___ TASK DATA

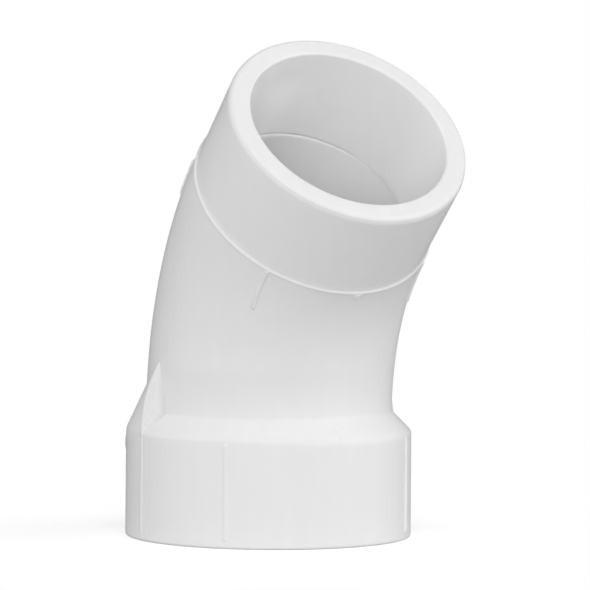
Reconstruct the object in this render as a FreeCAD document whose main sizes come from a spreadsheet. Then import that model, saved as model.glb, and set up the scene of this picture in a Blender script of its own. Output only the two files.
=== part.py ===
import FreeCAD, Part
import os
import math
import Sketcher

# 45 degree street elbow for 1-1/2 in solvent-weld pipe: hub (socket) by spigot.
#
# Frame: origin at the centre of the hub mouth, +Z up the hub axis, the bend
# leans towards +X and the part is symmetric about the plane Y = 0.
# Lengths in millimetres, angles in degrees.

doc = FreeCAD.newDocument("street_elbow")
Vector = FreeCAD.Vector
Placement = FreeCAD.Placement
Rotation = FreeCAD.Rotation

# ---------------------------------------------------------------- dimensions
# alias, value, meaning
DIMENSIONS = [
    # hub collar
    ("hub_radius", 28.15, "outside of the hub wall"),
    ("corner_height", 20.90, "where the hub wall turns into the 45 degree shoulder"),
    ("shoulder_run", 4.80, "radial run of the shoulder cone (buried end included)"),
    ("heel_base", 21.00, "start of the long shoulder on the heel side"),
    ("heel_top", 30.86, "end of the long shoulder (buried in the tube)"),
    ("heel_inner", 23.60, "radius of that buried end"),
    ("heel_overlap", 2.00, "depth of the heel profile into the hub wall"),
    ("socket_radius", 24.20, "socket wall, mean of the standard taper"),
    ("socket_depth", 17.50, "pipe stop below the mouth"),
    ("seat_angle", 20.0, "sweep of the curved seat cut for the bend"),
    ("mouth_round", 0.60, "outer edge of the mouth"),
    ("corner_round", 1.40, "rounding at the top of the hub wall"),
    ("rib_height", 0.18, "index rib above the hub wall"),
    ("rib_root", 0.50, "index rib sunk into the hub wall"),
    ("rib_angle", 2.80, "index rib width as an angle"),
    ("rib_low", 1.80, "lower end of the index ribs"),
    ("rib_high", 19.80, "upper end of the index ribs"),
    # bend
    ("tube_radius", 24.20, "outside of the bend"),
    ("bore_radius", 19.50, "waterway in the bend"),
    ("bend_start", 23.90, "height where the bend begins"),
    ("nose_radius", 22.40, "straight nose of the bend, set in the collar to the pipe stop"),
    ("bend_radius", 59.90, "centreline radius"),
    ("bend_angle", 45.0, "angle between hub and spigot"),
    ("bend_lead", 0.75, "straight between the bend and the middle of the bead"),
    ("tick_height", 0.40, "index tick above the bend"),
    ("tick_root", 0.40, "index tick sunk into the bend"),
    ("tick_width", 0.90, "index tick width at its root"),
    ("tick_taper", 0.75, "width of the tick's crest as a share of its root"),
    ("tick_length", 10.0, "index tick length along the outside"),
    # bead, lap and spigot
    ("bead_width", 0.60, "width of the raised ring"),
    ("bead_radius", 24.58, "crest of the raised ring"),
    ("bead_round", 0.15, "rounding of the crest's edges"),
    ("lap_radius", 22.00, "radius of the lap between spigot and bend"),
    ("spigot_radius", 24.13, "outside of the spigot, 48.26 mm pipe size"),
    ("spigot_bore", 19.75, "bore radius of the spigot"),
    ("spigot_length", 20.00, "middle of the bead to the rim"),
    ("seam_depth", 21.70, "rim to the inner seam"),
    ("rim_round", 1.00, "outer edge of the rim"),
    ("rim_inner_round", 0.35, "inner edge of the rim"),
    # side fins
    ("fin_thickness", 1.40, "web thickness"),
    ("fin_radius", 29.60, "radius of the curved outer edge"),
    ("fin_base", 19.90, "lower end of the fin"),
    ("fin_proud", 0.15, "fin foot above the hub wall"),
    ("fin_inner", 22.80, "buried inner side of the fin blank"),
]
RIB_GROUPS = (("near", -135.0), ("far", 45.0))  # name, angle of the first rib from +X
RIBS_PER_GROUP = 3
RIB_SPREAD = 90.0  # first rib of a group to its last
TICK_ANGLES = (45.0, 130.0, -130.0, -45.0)  # around the tube, 0 on its bend-centre side
MIN_CHANGE = 1e-3  # least volume, mm3, that counts as material

# Lengths used by more than one sketch, as expressions
COLLAR_TOP = "dims.corner_height + dims.shoulder_run"
NOSE_LENGTH = "dims.bend_start - dims.socket_depth"
STUB_LENGTH = "dims.bend_lead - 0.5*dims.bead_width"
BEND_END_Z = "0.5*dims.bead_width - dims.bend_lead"  # in the tube's own frame
FIN_FOOT = "dims.hub_radius + dims.fin_proud"

sheet = doc.addObject("Spreadsheet::Sheet", "dims")
size = {}
for row, (alias, number, note) in enumerate(DIMENSIONS, 1):
    sheet.set("A%d" % row, alias)
    sheet.set("B%d" % row, str(number))
    sheet.set("C%d" % row, note)
    sheet.setAlias("B%d" % row, alias)
    size[alias] = number
doc.recompute()


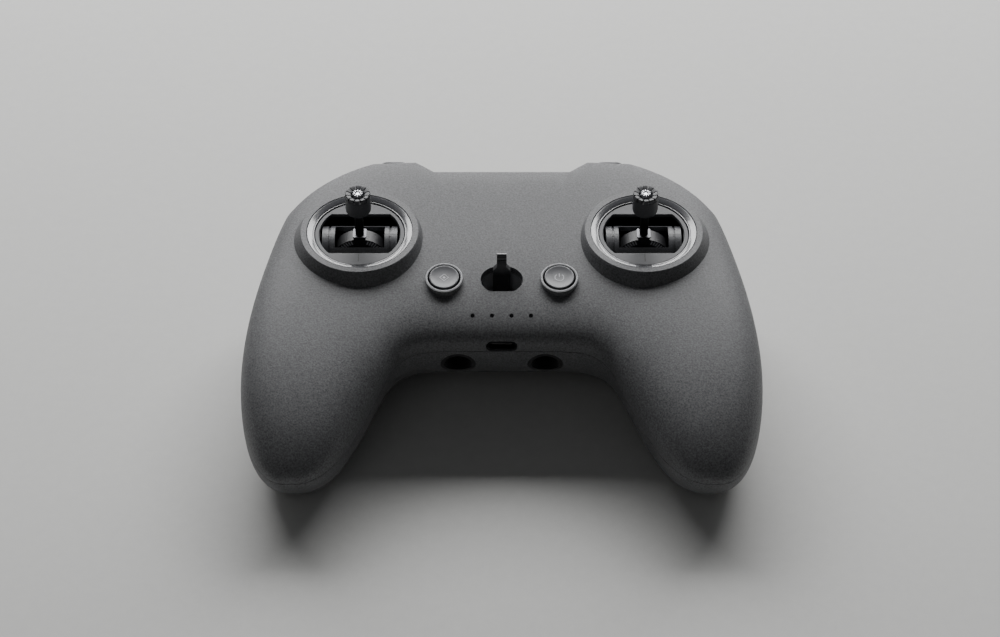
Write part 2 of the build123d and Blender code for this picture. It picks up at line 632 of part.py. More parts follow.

______

Write out every entry again exactly, please, with nothing missing.

RIGHT ANSWER:
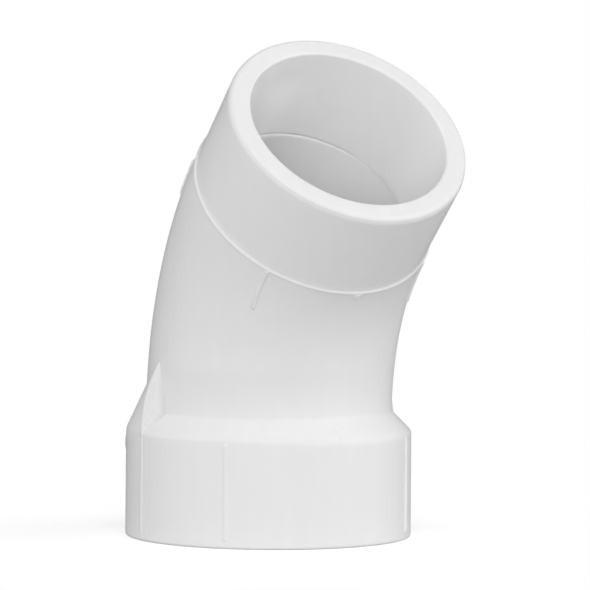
Reconstruct the object in this render as a FreeCAD document whose main sizes come from a spreadsheet. Then import that model, saved as model.glb, and set up the scene of this picture in a Blender script of its own. Output only the two files.
=== part.py ===
import FreeCAD, Part
import os
import math
import Sketcher

# 45 degree street elbow for 1-1/2 in solvent-weld pipe: hub (socket) by spigot.
#
# Frame: origin at the centre of the hub mouth, +Z up the hub axis, the bend
# leans towards +X and the part is symmetric about the plane Y = 0.
# Lengths in millimetres, angles in degrees.

doc = FreeCAD.newDocument("street_elbow")
Vector = FreeCAD.Vector
Placement = FreeCAD.Placement
Rotation = FreeCAD.Rotation

# ---------------------------------------------------------------- dimensions
# alias, value, meaning
DIMENSIONS = [
    # hub collar
    ("hub_radius", 28.15, "outside of the hub wall"),
    ("corner_height", 20.90, "where the hub wall turns into the 45 degree shoulder"),
    ("shoulder_run", 4.80, "radial run of the shoulder cone (buried end included)"),
    ("heel_base", 21.00, "start of the long shoulder on the heel side"),
    ("heel_top", 30.86, "end of the long shoulder (buried in the tube)"),
    ("heel_inner", 23.60, "radius of that buried end"),
    ("heel_overlap", 2.00, "depth of the heel profile into the hub wall"),
    ("socket_radius", 24.20, "socket wall, mean of the standard taper"),
    ("socket_depth", 17.50, "pipe stop below the mouth"),
    ("seat_angle", 20.0, "sweep of the curved seat cut for the bend"),
    ("mouth_round", 0.60, "outer edge of the mouth"),
    ("corner_round", 1.40, "rounding at the top of the hub wall"),
    ("rib_height", 0.18, "index rib above the hub wall"),
    ("rib_root", 0.50, "index rib sunk into the hub wall"),
    ("rib_angle", 2.80, "index rib width as an angle"),
    ("rib_low", 1.80, "lower end of the index ribs"),
    ("rib_high", 19.80, "upper end of the index ribs"),
    # bend
    ("tube_radius", 24.20, "outside of the bend"),
    ("bore_radius", 19.50, "waterway in the bend"),
    ("bend_start", 23.90, "height where the bend begins"),
    ("nose_radius", 22.40, "straight nose of the bend, set in the collar to the pipe stop"),
    ("bend_radius", 59.90, "centreline radius"),
    ("bend_angle", 45.0, "angle between hub and spigot"),
    ("bend_lead", 0.75, "straight between the bend and the middle of the bead"),
    ("tick_height", 0.40, "index tick above the bend"),
    ("tick_root", 0.40, "index tick sunk into the bend"),
    ("tick_width", 0.90, "index tick width at its root"),
    ("tick_taper", 0.75, "width of the tick's crest as a share of its root"),
    ("tick_length", 10.0, "index tick length along the outside"),
    # bead, lap and spigot
    ("bead_width", 0.60, "width of the raised ring"),
    ("bead_radius", 24.58, "crest of the raised ring"),
    ("bead_round", 0.15, "rounding of the crest's edges"),
    ("lap_radius", 22.00, "radius of the lap between spigot and bend"),
    ("spigot_radius", 24.13, "outside of the spigot, 48.26 mm pipe size"),
    ("spigot_bore", 19.75, "bore radius of the spigot"),
    ("spigot_length", 20.00, "middle of the bead to the rim"),
    ("seam_depth", 21.70, "rim to the inner seam"),
    ("rim_round", 1.00, "outer edge of the rim"),
    ("rim_inner_round", 0.35, "inner edge of the rim"),
    # side fins
    ("fin_thickness", 1.40, "web thickness"),
    ("fin_radius", 29.60, "radius of the curved outer edge"),
    ("fin_base", 19.90, "lower end of the fin"),
    ("fin_proud", 0.15, "fin foot above the hub wall"),
    ("fin_inner", 22.80, "buried inner side of the fin blank"),
]
RIB_GROUPS = (("near", -135.0), ("far", 45.0))  # name, angle of the first rib from +X
RIBS_PER_GROUP = 3
RIB_SPREAD = 90.0  # first rib of a group to its last
TICK_ANGLES = (45.0, 130.0, -130.0, -45.0)  # around the tube, 0 on its bend-centre side
MIN_CHANGE = 1e-3  # least volume, mm3, that counts as material

# Lengths used by more than one sketch, as expressions
COLLAR_TOP = "dims.corner_height + dims.shoulder_run"
NOSE_LENGTH = "dims.bend_start - dims.socket_depth"
STUB_LENGTH = "dims.bend_lead - 0.5*dims.bead_width"
BEND_END_Z = "0.5*dims.bead_width - dims.bend_lead"  # in the tube's own frame
FIN_FOOT = "dims.hub_radius + dims.fin_proud"

sheet = doc.addObject("Spreadsheet::Sheet", "dims")
size = {}
for row, (alias, number, note) in enumerate(DIMENSIONS, 1):
    sheet.set("A%d" % row, alias)
    sheet.set("B%d" % row, str(number))
    sheet.set("C%d" % row, note)
    sheet.setAlias("B%d" % row, alias)
    size[alias] = number
doc.recompute()


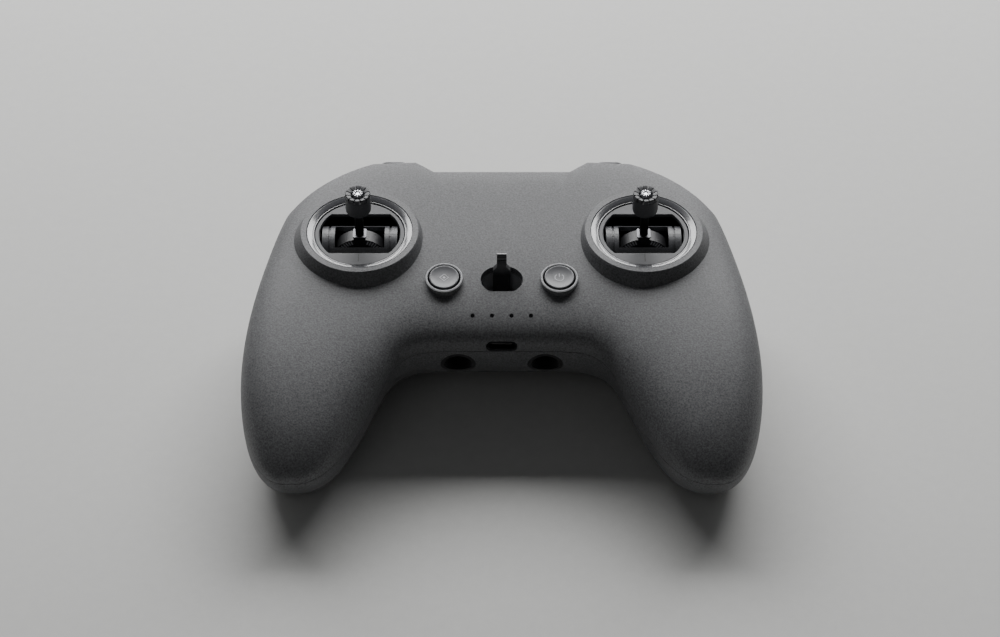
Write part 2 of the build123d and Blender code for this picture. It picks up at line 632 of part.py. More parts follow.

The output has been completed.